I do wish I’d been able to take up the offer of “I see you soon”, because I only experienced the show with Victoria. The other women weren’t just of other nationalities: they were of different ages as well, with different experiences of performing this role in other lands (except for Margaret Chan from Singapore and Tarja Feinula from Finland).

I saw Victoria as a motherly figure. But I’m a youngish gay man—a straight/bi man or a queer woman might have seen her a lover; an older person as a daughter. And maybe another would have perceived her as a sister? A twin?

And what it’s been like for these women? If I’d been lulled into a meditative state, what does it mean for each actress, to care for each person who enters her bed to the point of weeping? Is the emotional labour exhausting? (Cf. the global diasporas of female migrant workers, paid for acts of love, from cleaning to nursing to sex.)

Or is the act of repetition meditative as well?


Interestingly, Fernando Rubio’s wife was one of the actresses involved—I believe she’s Laura Limp from Brazil. The couple have also brought along their child. I joked that usually the concept of a director’s baby was just a metaphor.
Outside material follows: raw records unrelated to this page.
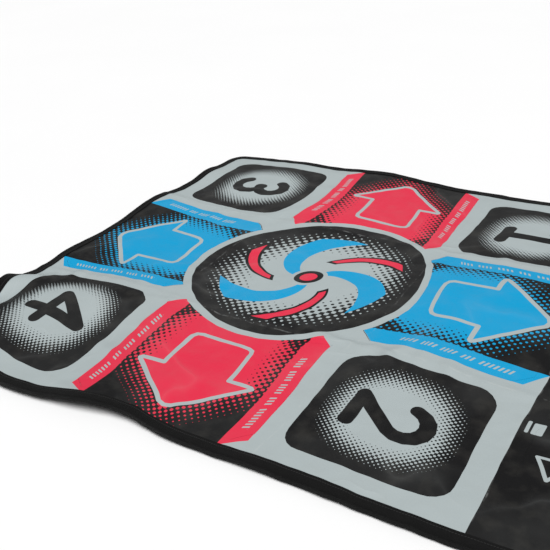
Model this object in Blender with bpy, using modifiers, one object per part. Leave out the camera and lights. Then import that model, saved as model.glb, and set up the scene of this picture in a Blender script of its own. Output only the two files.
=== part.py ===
"""Soft dance mat controller, as a foam mat with ten foot switches and a control box.

The mat lies on the floor with its printed side up. The origin is the centre of the
printed disc, on the underside. +X is the player's right, +Y points to the head end
where the control box is, and +Z is up. The mat has three columns of pads, and the two
outer columns fold over the middle one along the crease lines.
"""
import math

import bmesh
import bpy
from mathutils import Matrix

# Plan of the mat, in metres
FIELD_WIDTH = 0.800
BINDING_WIDTH = 0.015
HEAD_BAND = 0.100
MAT_CORNER_RADIUS = 0.032

# Layers of the mat, from the floor up. A pressed spacer is thinner by the pad's travel
GAP = 0.0003
BASE_SHEET = 0.0006
BASE_FOAM = 0.0025
CONTACT_FILM = 0.0003
PAD_TRAVEL = 0.0012
SPACER_PRESSED = 0.0008
COVER_SHEET = 0.0006
BINDING_TAPE = 0.0008

# Corner pads, and the crease lines that run beside them
CORNER_PAD = 0.203
CORNER_PAD_RADIUS = 0.028
CORNER_PAD_MARGIN = 0.0285
CREASE_MARGIN = 0.0135

# Arrow pads, which start at an arc round the centre disc
ARROW_PAD_MARGIN = 0.017
ARROW_EDGE_MARGIN = 0.012
ARROW_CREASE_MARGIN = 0.013
ARROW_ARC_DEPTH = 0.0225
ARROW_CHAMFER = 0.021
ARROW_OUTER_CHAMFER = 0.020

# Select and start pads, in the head band
SMALL_PAD_LENGTH = 0.130
SMALL_PAD_RADIUS = 0.012
SMALL_PAD_MARGIN = 0.021
SMALL_PAD_CREASE_MARGIN = 0.045

# Fit of a pad in its window, and the holes in its spacer foam
PAD_CLEARANCE = 0.0005
SPACER_HOLE_RADIUS = 0.012
SPACER_HOLE_PITCH = 0.062
SMALL_PAD_HOLE_PITCH = 0.060

# Height of the two fold axes above the floor
LEFT_FOLD_HEIGHT = 0.016
RIGHT_FOLD_HEIGHT = 0.024

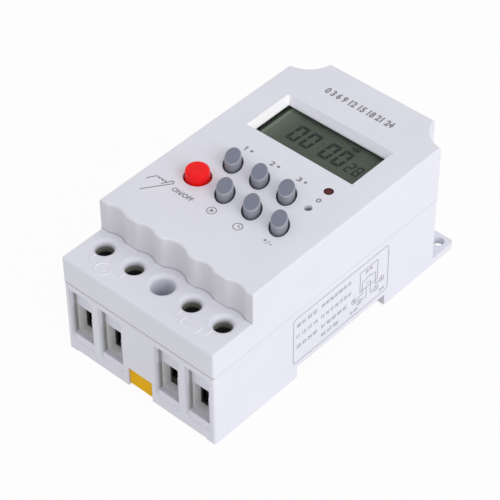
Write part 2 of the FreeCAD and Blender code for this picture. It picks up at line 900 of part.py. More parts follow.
def terminal_screw(x):
    """A slotted screw that stands just above its bar, held in under the cover's tube."""
    shank = rod(x, screw_line, bar_underside + bar_thickness + screw_foot_gap, screw_head_low, screw_radius)
    head = rod(x, screw_line, screw_head_low, screw_head_top, screw_head_radius)
    head = head.makeChamfer(screw_head_bevel, edges_at_height(head, screw_head_top))
    slot = mid_box(x, screw_line, screw_slot_width, 2 * screw_head_radius + past,
                   screw_head_top - screw_slot_depth, screw_head_top + past)
    return joined(shank, head).cut(slot)


def clamp_cage(x):
    """A square cage round the bar, with the screw's hole in its thick top wall; it is shown fully down."""
    outside = mid_box(x, screw_line, cage_width, cage_length, cage_floor, cage_top)
    inside = mid_box(x, screw_line, cage_width - 2 * cage_wall, cage_length + past, cage_inner_low,
                     cage_inner_high)
    hole = rod(x, screw_line, cage_inner_high - past, cage_top + past, screw_radius + thread_clearance)
    return outside.cut(inside).cut(hole)


def terminal_bar(x):
    """A copper strip from its cage, over the terminal's back wall and down to a foot on the power board."""
    near = screw_line - cage_length / 2 + bar_inset
    leg = power_board_start + bar_leg_inset
    half = bar_width / 2
    flat = box(x - half, x + half, near, leg + bar_thickness, bar_underside, bar_underside + bar_thickness)
    drop = box(x - half, x + half, leg, leg + bar_thickness, power_board_top, bar_underside)
    foot = box(x - half, x + half, leg, leg + bar_foot, power_board_top, power_board_top + bar_thickness)
    return joined(flat, drop, foot)


def board(width, near, far, low, posts):
    """A circuit board drilled over its posts."""
    sheet = box(-width / 2, width / 2, near, far, low, low + board_thickness)
    hole_radius = board_screw_radius + board_hole_gap
    return sheet.cut([rod(x, y, low - past, low + board_thickness + past, hole_radius)
                      for x, y in posts])


def power_board():
    return board(power_board_width, power_board_start, power_board_end, power_board_bottom, power_posts())


def display_board():
    return board(display_board_width, display_board_start, display_board_end, display_board_bottom,
                 display_posts())


def small_screw(x, y, seat, up, radius, head_radius, head_height, length):
    """A cross-head screw whose head lies on one side of its seat, up or down, and its shank on the other."""
    side = 1 if up else -1
    head = rod(x, y, min(seat, seat + side * head_height), max(seat, seat + side * head_height), head_radius)
    shank = rod(x, y, min(seat, seat - side * length), max(seat, seat - side * length), radius)
    face = seat + side * head_height
    low, high = sorted((face - side * cross_depth, face + side * past))
    cross = [mid_box(x, y, cross_width, cross_span * head_radius, low, high),
             mid_box(x, y, cross_span * head_radius, cross_width, low, high)]
    return joined(head, shank).cut(cross)


def board_screws():
    size = (board_screw_radius, board_screw_head_radius, board_screw_head_height, board_screw_length)
    screws = [small_screw(x, y, power_board_top, True, *size) for x, y in power_posts()]
    screws += [small_screw(x, y, display_board_bottom, False, *size) for x, y in display_posts()]
    return Part.makeCompound(screws)


def casing_screws():
    length = casing_socket_top + casing_screw_bite - casing_seat
    return Part.makeCompound([small_screw(x, y, casing_seat, False, casing_screw_radius, casing_head_radius,
                                          casing_head_height, length) for x, y in casing_screw_places()])


def microcontroller():
    """A square chip hung under the display board, with a row of leads on each side."""
    low = display_board_bottom - controller_height
    chip = mid_box(controller_x, controller_y, controller_size, controller_size, low,
                   display_board_bottom - lead_height / 2)
    first = -(leads_per_side - 1) / 2
    leads = []
    for number in range(leads_per_side):
        along = (first + number) * lead_pitch
        for side in (-1, 1):
            out = side * (controller_size + lead_length) / 2
            leads.append(mid_box(controller_x + out, controller_y + along, lead_length, lead_width,
                                 display_board_bottom - lead_height, display_board_bottom))
            leads.append(mid_box(controller_x + along, controller_y + out, lead_width, lead_length,
                                 display_board_bottom - lead_height, display_board_bottom))
    return joined(chip, *leads)


def clock_crystal():
    """A small can lying against the underside of the display board."""
    near_end = at(crystal_x - crystal_length / 2, crystal_y, display_board_bottom - crystal_radius)
    return Part.makeCylinder(crystal_radius, crystal_length, near_end, Vector(1, 0, 0))


def backup_battery():
    high = display_board_bottom - battery_play
    return rod(battery_x, battery_y, high - battery_height, high, battery_radius)


def battery_clip():
    """A cup with a slotted floor that holds the cell against the board."""
    floor = display_board_bottom - 2 * battery_play - battery_height
    inside = battery_radius + battery_play
    under = floor - battery_clip_wall
    cup = rod(battery_x, battery_y, under, display_board_bottom, inside + battery_clip_wall)
    room = rod(battery_x, battery_y, floor, display_board_bottom + past, inside)
    slot = mid_box(battery_x, battery_y, battery_slot_width, 2 * inside, under - past, floor + past)
    return cup.cut([room, slot])


def moulded_block(x, y, width, length, height):
    """A rounded component that stands on the power board."""
    block = mid_box(x, y, width, length, power_board_top, power_board_top + height)
    block = block.makeFillet(component_round, upright_edges(block))
    return block.makeFillet(component_round / 2, edges_at_height(block, power_board_top + height))


def smoothing_capacitor():
    """An upright can with a crossed vent pressed into its top."""
    top = power_board_top + smoothing_height
    can = rod(smoothing_x, smoothing_y, power_board_top, top, smoothing_radius)
    can = can.makeFillet(component_round / 2, edges_at_height(can, top))
    vent = [mid_box(smoothing_x, smoothing_y, smoothing_radius, vent_width, top - vent_width, top + past),
            mid_box(smoothing_x, smoothing_y, vent_width, smoothing_radius, top - vent_width, top + past)]
    return can.cut(vent)


def varistor():
    """A dipped disc that stands on two legs."""
    height = power_board_top + varistor_lift + varistor_radius
    near_face = at(varistor_x, varistor_y - varistor_thickness / 2, height)
    disc = Part.makeCylinder(varistor_radius, varistor_thickness, near_face, Vector(0, 1, 0))
    disc = disc.makeFillet(component_round, [e for e in disc.Edges if e.Curve.TypeId == "Part::GeomCircle"])
    legs = [rod(varistor_x + side * varistor_radius / 2, varistor_y, power_board_top, height, wire_radius)
            for side in (-1, 1)]
    return joined(disc, *legs)


def rectifier_diodes():
    """A row of lying diodes, each on two flat legs."""
    return Part.makeCompound([diode(diode_x + number * diode_pitch) for number in range(diode_count)])


def diode(x):
    """A round body on a straight wire, turned in one piece, with a leg under each end of the wire."""
    height = power_board_top + diode_lift + diode_radius
    reach = diode_length / 2 + diode_lead
    outline = []
    for along, radius in ((-reach, 0), (-reach, wire_radius), (-diode_length / 2, wire_radius),
                          (-diode_length / 2, diode_radius), (diode_length / 2, diode_radius),
                          (diode_length / 2, wire_radius), (reach, wire_radius), (reach, 0)):
        outline.append(at(x, diode_y + along, height + radius))
    face = Part.Face(Part.makePolygon(outline + outline[:1]))
    body = face.revolve(at(x, diode_y, height), Vector(0, 1, 0), 360)
    legs = [mid_box(x, diode_y + side * (reach - diode_leg), diode_leg, diode_leg, power_board_top, height)
            for side in (-1, 1)]
    return joined(body, *legs)


def ribbon_cable():
    """Six wires side by side between the two boards, joined by a thin web."""
    pitch = ribbon_width / ribbon_wires
    first = ribbon_y - (ribbon_wires - 1) / 2 * pitch
    web = mid_box(ribbon_x, ribbon_y, ribbon_thickness / 2, ribbon_width - pitch, power_board_top,
                  display_board_bottom)
    wires = [rod(ribbon_x, first + number * pitch, power_board_top, display_board_bottom,
                 ribbon_thickness / 2) for number in range(ribbon_wires)]
    return joined(web, *wires)


def build():
    write("top_cover", top_cover())
    write("base", base())
    write("display_window", display_window())
    write("lcd_cell", lcd_cell())
    write("lcd_holder", lcd_holder())
    write("zebra_strip_near", zebra_strip(-1))
    write("zebra_strip_far", zebra_strip(1))
    places = key_places()
    for name, (x, y) in places.items():
        write(name + "_key", oval_key(x, y))
    write("manual_button", manual_button())
    write("reset_pin", reset_pin())
    places["manual"] = (button_x, button_y)
    places["reset"] = (reset_x, reset_y)
    for name, (x, y) in places.items():
        write(name + "_switch", push_switch(x, y))
        write(name + "_plunger", switch_plunger(x, y))
    write("status_led", status_led())
    write("rail_clip", rail_clip())
    write("clip_spring", clip_spring())
    for number, x in enumerate(terminals, 1):
        write("terminal_screw_%d" % number, terminal_screw(x))
        write("clamp_cage_%d" % number, clamp_cage(x))
        write("terminal_bar_%d" % number, terminal_bar(x))
    write("display_board", display_board())
    write("power_board", power_board())
    write("microcontroller", microcontroller())
    write("clock_crystal", clock_crystal())
    write("backup_battery", backup_battery())
    write("battery_clip", battery_clip())
    write("power_relay", moulded_block(relay_x, relay_y, relay_width, relay_length, relay_height))
    dropper = moulded_block(dropper_x, dropper_y, dropper_width, dropper_length, dropper_height)
    write("dropper_capacitor", dropper)
    write("smoothing_capacitor", smoothing_capacitor())
    write("varistor", varistor())
    write("rectifier_diodes", rectifier_diodes())
    write("ribbon_cable", ribbon_cable())
    write("casing_screws", casing_screws())
    write("board_screws", board_screws())


build()
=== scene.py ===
import math

import bmesh
import bpy
from mathutils import Matrix, Vector


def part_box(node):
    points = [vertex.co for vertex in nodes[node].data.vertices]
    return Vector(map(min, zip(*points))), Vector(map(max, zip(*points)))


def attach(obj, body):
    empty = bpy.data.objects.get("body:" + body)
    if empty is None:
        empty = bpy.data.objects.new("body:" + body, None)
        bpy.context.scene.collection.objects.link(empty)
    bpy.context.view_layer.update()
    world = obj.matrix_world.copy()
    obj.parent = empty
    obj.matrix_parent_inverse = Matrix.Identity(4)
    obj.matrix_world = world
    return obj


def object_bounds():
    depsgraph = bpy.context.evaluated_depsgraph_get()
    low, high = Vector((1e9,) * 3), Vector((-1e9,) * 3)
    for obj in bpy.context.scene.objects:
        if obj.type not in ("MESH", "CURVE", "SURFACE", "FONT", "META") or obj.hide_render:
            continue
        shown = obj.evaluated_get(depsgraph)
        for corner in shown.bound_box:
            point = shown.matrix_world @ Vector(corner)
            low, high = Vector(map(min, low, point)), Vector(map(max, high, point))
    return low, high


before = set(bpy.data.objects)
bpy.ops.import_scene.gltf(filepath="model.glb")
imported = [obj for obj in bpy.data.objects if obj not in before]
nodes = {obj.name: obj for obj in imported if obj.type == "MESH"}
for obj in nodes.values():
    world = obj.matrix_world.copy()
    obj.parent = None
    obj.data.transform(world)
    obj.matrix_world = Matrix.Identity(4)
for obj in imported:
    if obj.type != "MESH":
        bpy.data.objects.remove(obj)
cad_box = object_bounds()

mm = 0.001

# The faces that carry marks, in metres.
near_face = cad_box[0].y
panel_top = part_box("top_cover")[1].z
right_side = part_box("top_cover")[1].x
cell_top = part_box("lcd_cell")[1].z
shroud_top = 40.2 * mm


def middle(node):
    """A node's centre, in millimetres from the middle and the near face."""
    low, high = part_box(node)
    return (low.x + high.x) / 2 / mm, ((low.y + high.y) / 2 - near_face) / mm


# Places where the casing's finish changes, in millimetres from the middle, the near face and the floor.
inner_terminal, screw_line = middle("terminal_screw_3")
outer_terminal = middle("terminal_screw_4")[0]
half_width = right_side / mm
seam_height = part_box("base")[1].z / mm
step_near, step_far = 17.6, 20.8
step_foot, step_head = shroud_top / mm, 52.4
hole_reach = 3.6
hole_foot, hole_black, hole_grey = 31.0, 36.0, 38.6
lamp_reach, lamp_foot = 1.66, 50.0
bezel_half = 22.55
bezel_middle = 86.5
bezel_reach = 10.45
bezel_foot, bezel_head = 49.2, 52.5
entry_half = 4.3
entry_top = 27.3
lip_width = 1.0
lip_end = 1.05
apron_face = 2.4
shadow_start = 5.9
chamber_inner, chamber_outer = 6.3, 30.7
chamber_back, chamber_top, chamber_floor = 19.5, 28.5, 4.7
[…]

Rubio's assistant, Nanda Bella, said he was crying for his mother, who was performing.

And it’s only now I’m connecting a few dots.

Everything By Your Side turns you into the director’s baby. Far more than the audience of a proscenium theatre, you’re in the palm of his hand, all these actresses your mothers for all of ten minutes…

We don’t exactly become part of a family. There are no obligations and duties here; no ties.

But we do experience love, made all the more precious for its brevity. No cavalier wham-bam here.

It is love that makes us this vulnerable.